To accurately assess the efficacy of the Jubilee 2000 debt relief, it’s important to differentiate between drivers of pre-2000 debt and the rising debt today.

Pre-2000 debt
Before the world united around the Jubilee 2000 and Drop the Debt campaigns, many cash-strapped developing countries were spending billions of dollars to repay loans, many accrued by corrupt regimes during the Cold War. These debts were a serious barrier to poverty reduction and economic development. Many countries were spending more to service debt payments than they were on health and education combined.
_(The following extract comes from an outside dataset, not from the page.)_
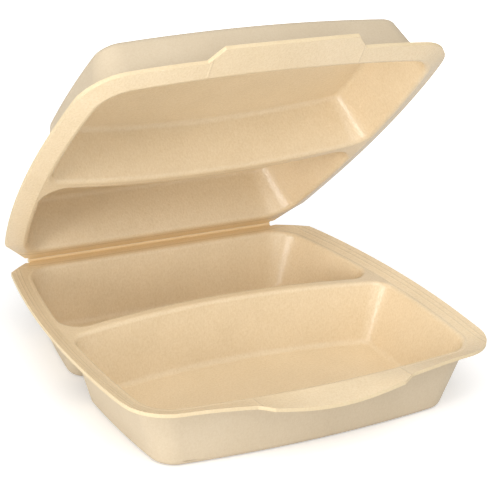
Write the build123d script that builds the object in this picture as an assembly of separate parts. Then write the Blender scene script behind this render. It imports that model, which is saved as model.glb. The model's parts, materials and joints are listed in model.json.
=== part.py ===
from build123d import *
import math
import os

# A two-compartment hinged container, thermoformed from one sheet of foam: a tray, a thin fold line and a lid.
# Both halves are first shaped in one working frame: the fold line is the X axis, the front is at -Y,
# the rim plane is Z = 0 and the compartments rise towards +Z. The tray is that shape turned upside down.

# Rim outline, in plan
rim_hinge_half = 86.0      # half the length of the fold line
corner_cut_across = 14.5   # the cut at each rear corner, measured along the fold line
corner_cut_along = 14.0    # and along the side
rim_front_half = 115.0     # half width at the front corners, before rounding
rim_front_y = 209.0        # fold line to the front corners, before rounding
rim_side_bow = 11.2        # bulge of each side
rim_front_bow = 9.0        # bulge of the front
rim_corner_radius = 27.0

# Flange round the compartments
flange_side = 12.5
flange_front = 12.5
flange_rear = 12.5
rim_rise = 3.5             # how far the cut edge of the flange lies off the rim plane
rise_run = 25.0            # stretch of the sides, from the fold line, over which it gets there
dip_half = 90.0            # half the stretch of the front edge that dips towards the tab
base_tab_level = -2.5      # height of the tray's cut edge at its middle, at the root of the tab
lid_tab_level = 2.4        # height of the lid's cut edge there
base_tab_reach = 5.0       # how far the tray's tab stands out of the front
lid_tab_reach = 9.0
blank_margin = 1.5         # how far the formed sheet runs past the cut edge and the longer tab
tab_tip_half = 42.0        # half the width of the tab at its tip
tab_root_half = 50.0

# Compartments
sheet = 2.2                # thickness of the foam
base_depth = 39.5          # outer depth of the tray below its rim plane
lid_depth = 33.5
side_slope = 0.34          # how far each wall leans in, per unit of depth
front_slope = 0.18
rear_slope = 0.22
divider_slope = 0.22
divider_y = 91.8           # fold line to the front edge of the divider's crest, at the middle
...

The global campaign to cancel debt in the early 2000s was designed to support rapid income growth in the world’s poorest countries, alongside major poverty reduction and big development gains, especially in health and education. It has succeeded in all of these aims.

Between 2000 and 2013, the median per capita income in sub-Saharan African countries increased 75%. The International Monetary Fund (IMF) projects that growth for sub-Saharan Africa will be the 2nd highest in the world 2008-2018, at around 5% on average, and well ahead of the rest of the world, including advanced economies.

Debt Today
While the 2000-era debt relief produced excellent results, there is concern in both Ghana and Zambia about the recent increase of spending and debt, which is partly related to both countries’ natural resource wealth. High copper prices (Zambia) and the discovery of oil (Ghana) have encouraged reckless international lending. Significant increases in domestic spending, particularly on wages and subsidies, combined with sharp declines in commodity prices, contributed to recent debt surges in both countries.
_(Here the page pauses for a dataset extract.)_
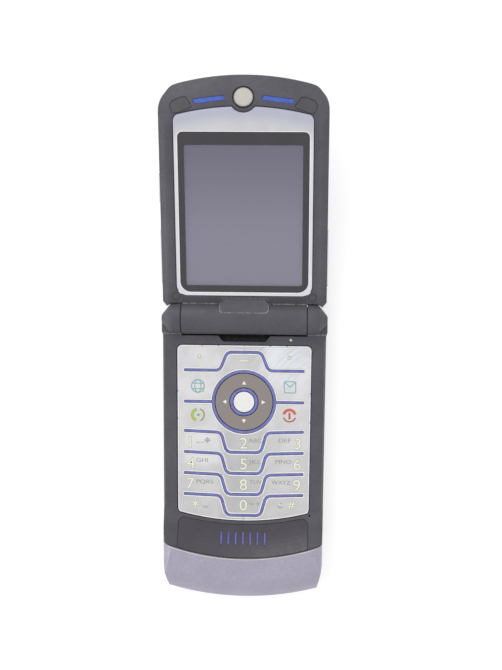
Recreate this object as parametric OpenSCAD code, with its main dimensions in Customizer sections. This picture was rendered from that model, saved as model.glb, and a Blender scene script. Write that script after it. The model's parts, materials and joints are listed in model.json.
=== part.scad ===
// Clamshell mobile phone, lying on its back with its flip fully open.
// Millimetres: +X to the right, +Y from the chin to the flip, +Z up, with the back face at Z = 0.
// The pieces of the flip are drawn where they lie in the closed phone, and turned open about the hinge.
// A distance named ..._d runs from the hinge axis towards the chin, or along the flip to its tip.

/* [Overall] */
// Length of the closed phone
body_l = 98; // [96:0.5:102]
// Width of the housings
body_w = 53; // [52.5:0.5:56]
// How much each side of the base comes in towards the chin
base_taper = 0.45; // [0.1:0.05:0.6]
// Thickness of the closed phone
closed_t = 13.9; // [13.8:0.1:15]
// Thickness of the base at its keypad
base_t = 7.3; // [7.2:0.1:7.8]
// Gap between the closed halves
lid_gap = 0.3; // [0.25:0.05:0.5]
// Angle of the open flip above level
open_rise = 12.7; // [8:0.5:20]

/* [Hinge] */
// Radius of the hinge barrel and its knuckles
hinge_r = 4.9; // [4.7:0.05:5]
// Length of the barrel
barrel_w = 40.4; // [38:0.5:42]
// Gap between the barrel and each knuckle
knuckle_gap = 0.25; // [0.2:0.05:0.4]
// How far each knuckle bulges beyond the side
knuckle_bulge = 0.4; // [0.1:0.1:0.6]
// Gap round the barrel in the base
barrel_gap = 0.55; // [0.4:0.05:0.6]
// Gap between each knuckle and the flip
side_gap = 0.4; // [0.3:0.05:0.5]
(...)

The argument for current borrowing is that it is needed for infrastructure investment, which is critical for accelerating growth and development. A close independent analysis of these loans, interest rates, sustainability of current debts and the return on investment is needed.

While rising debt is a concern, linking this to past debt cancellation is inaccurate and distracts from the policy prescriptions necessary to overcome these fiscal challenges. The current debt crunch is something that government leaders and international lenders must bear responsibility for and address.